WRITTEN INSTRUCTION: Scan the data below for the string "bodies". Show every line where it turns up.

>> start DATA EXCERPT

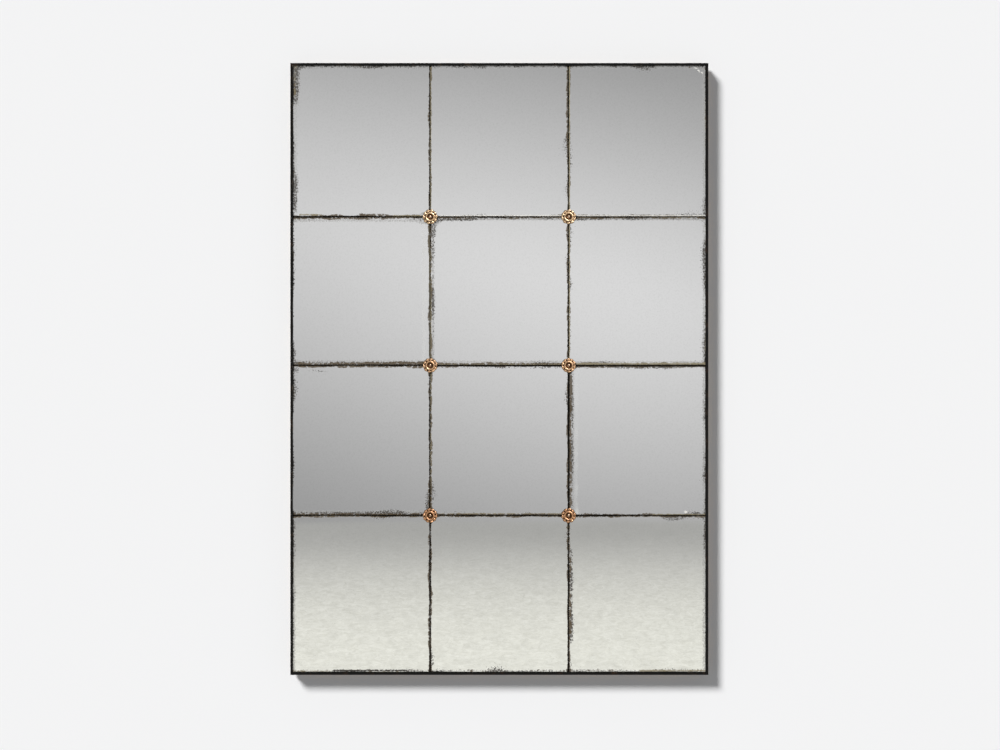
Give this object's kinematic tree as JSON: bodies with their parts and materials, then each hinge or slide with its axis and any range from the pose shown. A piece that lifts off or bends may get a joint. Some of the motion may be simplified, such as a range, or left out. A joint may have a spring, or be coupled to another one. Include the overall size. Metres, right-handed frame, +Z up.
{
  "type": "wall mirror",
  "caption": "Tall rectangular wall mirror of antiqued panes joined edge to edge, with flower rosettes at the crossings, a slim forged iron frame and two D-ring hangers.",
  "frame": {"origin": "centre of the wall plane that the bumpers' faces touch", "axes": "+X to the viewer's right, +Y towards the wall, +Z up"},
  "size_m": [1.041, 0.0441, 1.524],
  "materials": {
    "forged_iron": "hammered, blackened and waxed",
    "antiqued_mirror": "silvered, foxed at the edges",
    "aged_brass": "cast, toned brown",
    "felt": "pressed felt",
    "mastic": "cured mastic",
    "black_board": "fibreboard, painted black",
    "pine": "planed pine",
    "zinc_steel": "zinc plated",
    "bumper_rubber": "moulded"
  },
  "bodies": {
    "root": {"frame_rail_bottom": "forged_iron", "frame_rail_top": "forged_iron", "frame_stile_left": "forged_iron", "frame_stile_right": "forged_iron", "pane_row1_left": "antiqued_mirror", "pane_row1_middle": "antiqued_mirror", "pane_row1_right": "antiqued_mirror", "pane_row2_left": "antiqued_mirror", "pane_row2_middle": "antiqued_mirror", "pane_row2_right": "antiqued_mirror", "pane_row3_left": "antiqued_mirror", "pane_row3_middle": "antiqued_mirror", "pane_row3_right": "antiqued_mirror", "pane_row4_left": "antiqued_mirror", "pane_row4_middle": "antiqued_mirror", "pane_row4_right": "antiqued_mirror", "mastic_pads": "mastic", "backing_board": "black_board", "batten_stile_left": "pine", "batten_stile_right": "pine", "batten_rail_top": "pine", "batten_cross_upper": "pine", "batten_cross_lower": "pine", "batten_rail_bottom": "pine", "batten_screws": "zinc_steel", "retaining_tabs": "zinc_steel", "tab_screws": "zinc_steel", "wall_bumpers": "bumper_rubber", "bumper_screws": "zinc_steel", "rosette_upper_left": "aged_brass", "rosette_upper_right": "aged_brass", "rosette_middle_left": "aged_brass", "rosette_middle_right": "aged_brass", "rosette_lower_left": "aged_brass", "rosette_lower_right": "aged_brass", "rosette_gaskets": "felt", "rosette_screws": "aged_brass", "rosette_washers": "zinc_steel", "rosette_nuts": "zinc_steel", "hanger_strap_left": "zinc_steel", "hanger_strap_right": "zinc_steel", "hanger_screws": "zinc_steel"},
    "ring_left": {"hanger_ring_left": "zinc_steel"},
    "ring_right": {"hanger_ring_right": "zinc_steel"}
  },
  "joints": [
    {"name": "ring_left_swing", "type": "hinge", "parent": "root", "child": "ring_left", "pos_m": [-0.4935, -0.0042, 0.5425], "axis": [1, 0, 0], "range_deg": [0, 180]},
    {"name": "ring_right_swing", "type": "hinge", "parent": "root", "child": "ring_right", "pos_m": [0.4935, -0.0042, 0.5425], "axis": [1, 0, 0], "range_deg": [0, 180]}
  ]
}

>> end DATA EXCERPT

TASK RESPONSE:
Give this object's kinematic tree as JSON: bodies with their parts and materials, then each hinge or slide with its axis and any range from the pose shown. A piece that lifts off or bends may get a joint. Some of the motion may be simplified, such as a range, or left out. A joint may have a spring, or be coupled to another one. Include the overall size. Metres, right-handed frame, +Z up.
  "bodies": {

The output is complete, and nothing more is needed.